Donovan Archambault, 85 ans, ancien président de la réserve indienne de Fort Belknap, dans le Montana, a déclaré qu’à partir de l’âge de 11 ans, il a été envoyé dans des pensionnats où il a été maltraité, forcé de se couper les cheveux et empêché de parler sa langue maternelle. Il raconte que cette expérience l’a conduit à boire beaucoup d’alcool avant de changer de vie plus de vingt ans plus tard. Il n’a jamais parlé de ses années d’école à ses enfants jusqu’à ce qu’il écrive un livre sur cette expérience il y a plusieurs années. "Des excuses sont nécessaires. Ils devraient s’excuser", a déclaré M. Archambault à l’Associated Press par téléphone mardi. "Mais il faut aussi une éducation plus large sur ce qui nous est arrivé. Pour moi, cela fait partie d’une histoire oubliée".
Mme Haaland a déclaré qu’elle était personnellement "désolée au-delà des mots", mais elle a suggéré que des excuses officielles soient présentées par le gouvernement fédéral. Elle n’a pas dit si elle ferait pression sur Joe Biden pour qu’il présente des excuses. Les fonctionnaires du ministère de l’intérieur ont également recommandé au gouvernement d’investir dans des programmes susceptibles d’aider les communautés amérindiennes à guérir des traumatismes causés par les internats. Il s’agit notamment de fonds destinés à l’éducation, à la prévention de la violence et à la revitalisation des langues autochtones. Les dépenses consacrées à ces efforts devraient être proportionnelles aux dépenses consacrées aux écoles, ont déclaré les responsables de l’agence. Les écoles, les institutions similaires et les programmes d’assimilation connexes ont été financés par 23,3 milliards de dollars de dépenses fédérales corrigées de l’inflation, selon les fonctionnaires. Selon le nouveau rapport, les institutions religieuses et privées qui gèrent un grand nombre de ces établissements ont reçu des fonds fédéraux en tant que partenaires de la campagne visant à "civiliser" les étudiants autochtones.

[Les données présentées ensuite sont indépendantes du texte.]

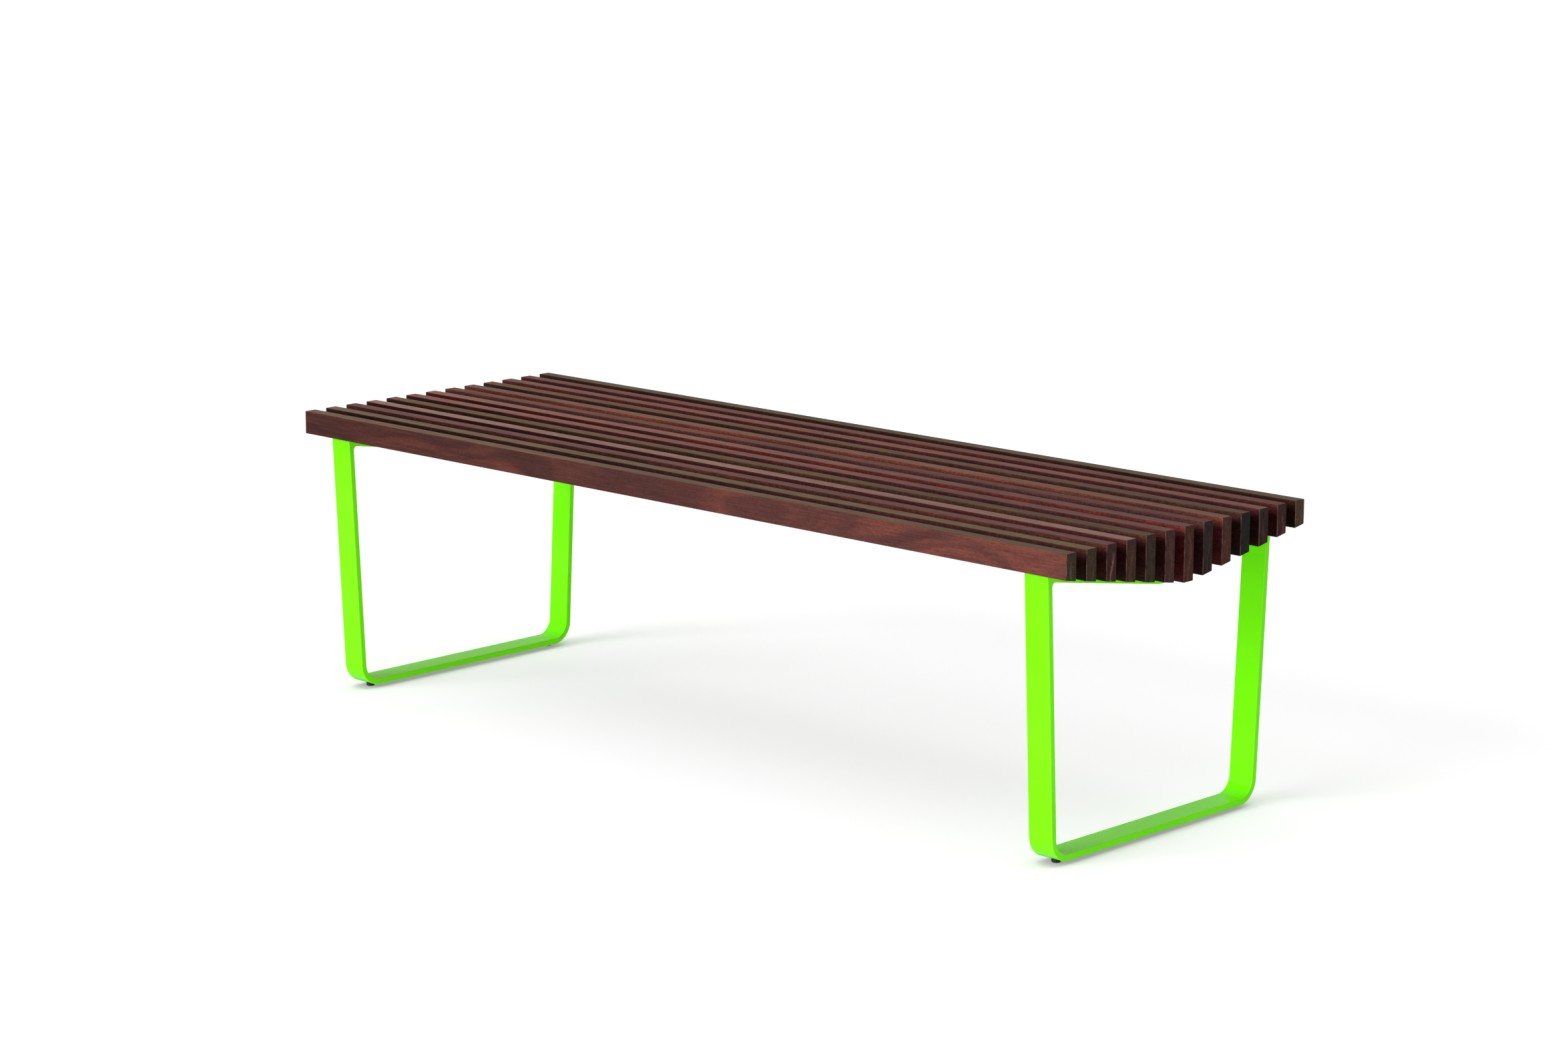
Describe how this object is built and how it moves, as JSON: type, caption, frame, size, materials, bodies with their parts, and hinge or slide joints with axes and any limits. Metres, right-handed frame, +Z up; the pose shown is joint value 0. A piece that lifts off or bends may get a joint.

En 1926, plus de 80 % des enfants autochtones en âge d’être scolarisés - soit environ 60 000 enfants - fréquentaient des internats gérés soit par le gouvernement fédéral, soit par des organisations religieuses, selon la National Native American Boarding School Healing Coalition (Coalition nationale de guérison des internats amérindiens). Ce groupe, basé dans le Minnesota, a recensé plus d’une centaine d’autres écoles ne figurant pas sur la liste du gouvernement, qui étaient gérées par des églises et ne bénéficiaient d’aucune aide fédérale. En juin, les évêques catholiques américains ont présenté leurs excuses pour le rôle joué par l’Église dans le traumatisme subi par les enfants. En 2022, le pape François a présenté ses excuses pour la coopération de l’Église catholique avec les internats au Canada. Il a déclaré que l’assimilation forcée des peuples autochtones dans la société chrétienne avait détruit leurs cultures, brisé des familles et marginalisé des générations. Un projet de loi en cours d’examen par le Congrès prévoit la création d’une commission de vérité et de guérison chargée de documenter et de reconnaître les injustices passées liées aux internats. Cette mesure est parrainée au Sénat par la démocrate Elizabeth Warren, du Massachusetts, et soutenue par la républicaine Lisa Murkowski, de l’Alaska.